Your task is to repeat all of the material exactly.

[DATA SEGMENT]:
-- Begin --
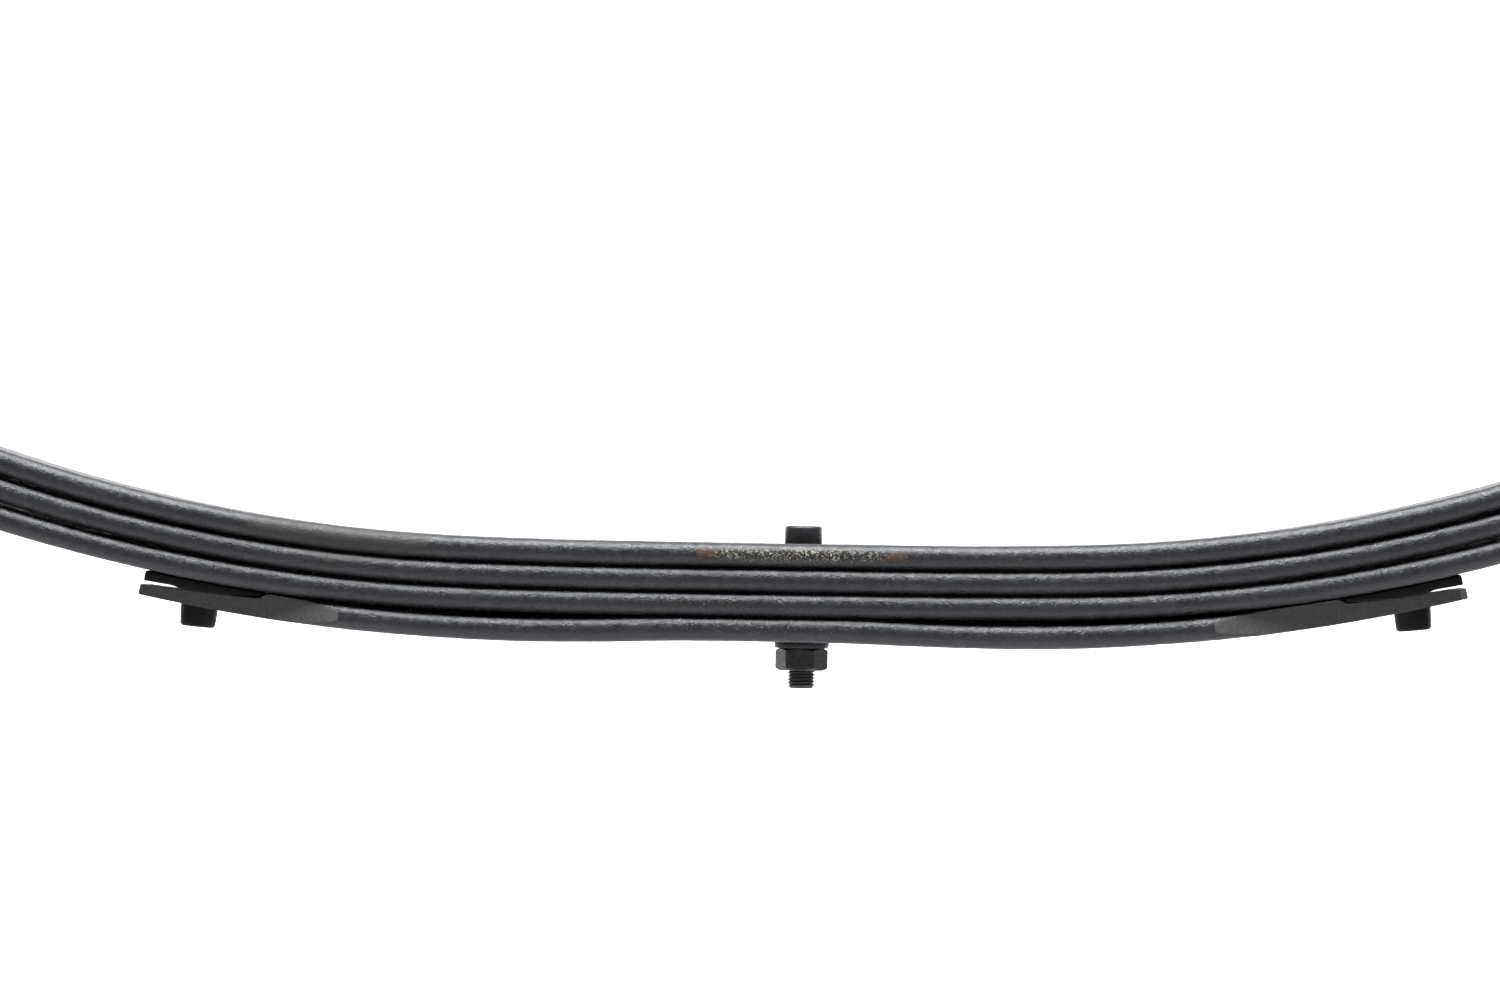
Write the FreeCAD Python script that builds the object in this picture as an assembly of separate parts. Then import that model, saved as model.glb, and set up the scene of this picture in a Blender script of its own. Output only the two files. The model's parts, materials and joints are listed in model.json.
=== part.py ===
import FreeCAD, Part
import math
import os

# A four-leaf semi-elliptic vehicle spring with upturned eyes on the main leaf, made for an axle that
# sits on top of the leaves. Millimetres. The origin is on the centre bolt's axis, at the main leaf's
# top face (the axle seat); +X runs along the leaves to the rear eye and +Z is up, out of the seat.
# The leaves' curve has its middle a little in front of the bolt. Each arm is drawn outwards from that middle,
# and at_end() sets it at the rear or, mirrored, at the front.

V = FreeCAD.Vector

# ---------------------------------------------------------------- driving dimensions
LEAF_WIDTH = 60.0
LEAF_THICK = 9.0
EDGE_RADIUS = 3.6  # rolled corners of the spring flat
MIDDLE_X = -14.0  # middle of the leaves' curve

SEAT_HALF = 45.0  # flat part of each leaf, either side of the curve's middle
MAIN_ARCS = ((67.0, 2500.0), (188.0, 600.0), (275.0, 1500.0))  # (length, radius) of the main leaf's top
LOWER_SEAT_HALF = 24.0
FOURTH_ARCS = ((20.0, -520.0), (12.0, math.inf), (210.0, 720.0))  # the same, of the fourth leaf's underside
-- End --
[THE RESULT]:
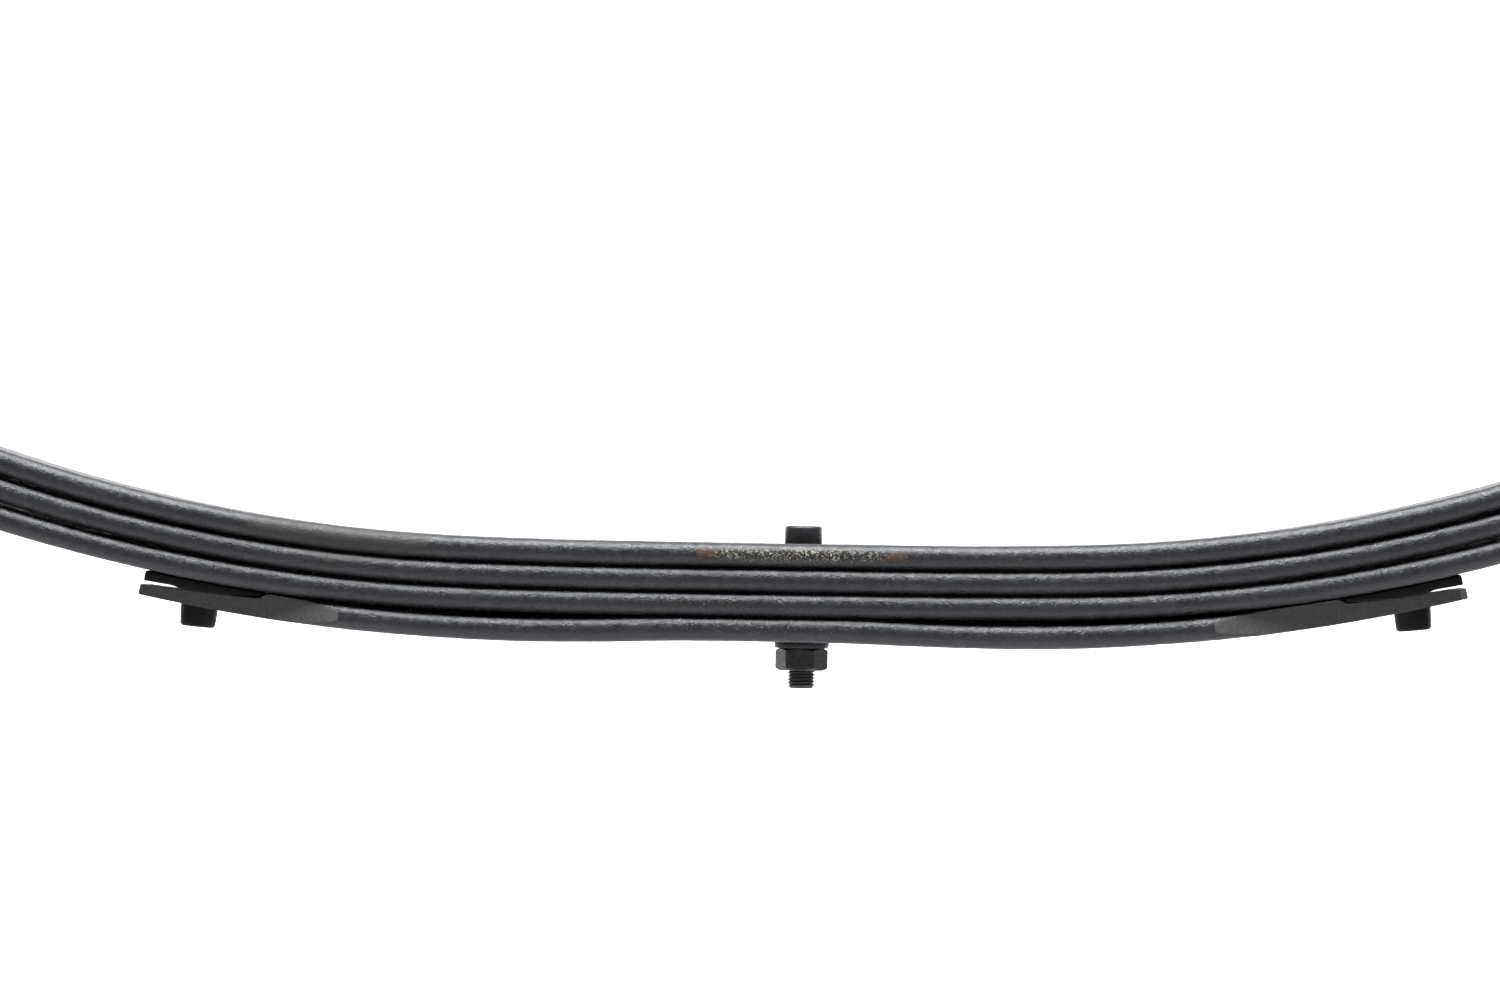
Write the FreeCAD Python script that builds the object in this picture as an assembly of separate parts. Then import that model, saved as model.glb, and set up the scene of this picture in a Blender script of its own. Output only the two files. The model's parts, materials and joints are listed in model.json.
=== part.py ===
import FreeCAD, Part
import math
import os

# A four-leaf semi-elliptic vehicle spring with upturned eyes on the main leaf, made for an axle that
# sits on top of the leaves. Millimetres. The origin is on the centre bolt's axis, at the main leaf's
# top face (the axle seat); +X runs along the leaves to the rear eye and +Z is up, out of the seat.
# The leaves' curve has its middle a little in front of the bolt. Each arm is drawn outwards from that middle,
# and at_end() sets it at the rear or, mirrored, at the front.

V = FreeCAD.Vector

# ---------------------------------------------------------------- driving dimensions
LEAF_WIDTH = 60.0
LEAF_THICK = 9.0
EDGE_RADIUS = 3.6  # rolled corners of the spring flat
MIDDLE_X = -14.0  # middle of the leaves' curve

SEAT_HALF = 45.0  # flat part of each leaf, either side of the curve's middle
MAIN_ARCS = ((67.0, 2500.0), (188.0, 600.0), (275.0, 1500.0))  # (length, radius) of the main leaf's top
LOWER_SEAT_HALF = 24.0
FOURTH_ARCS = ((20.0, -520.0), (12.0, math.inf), (210.0, 720.0))  # the same, of the fourth leaf's underside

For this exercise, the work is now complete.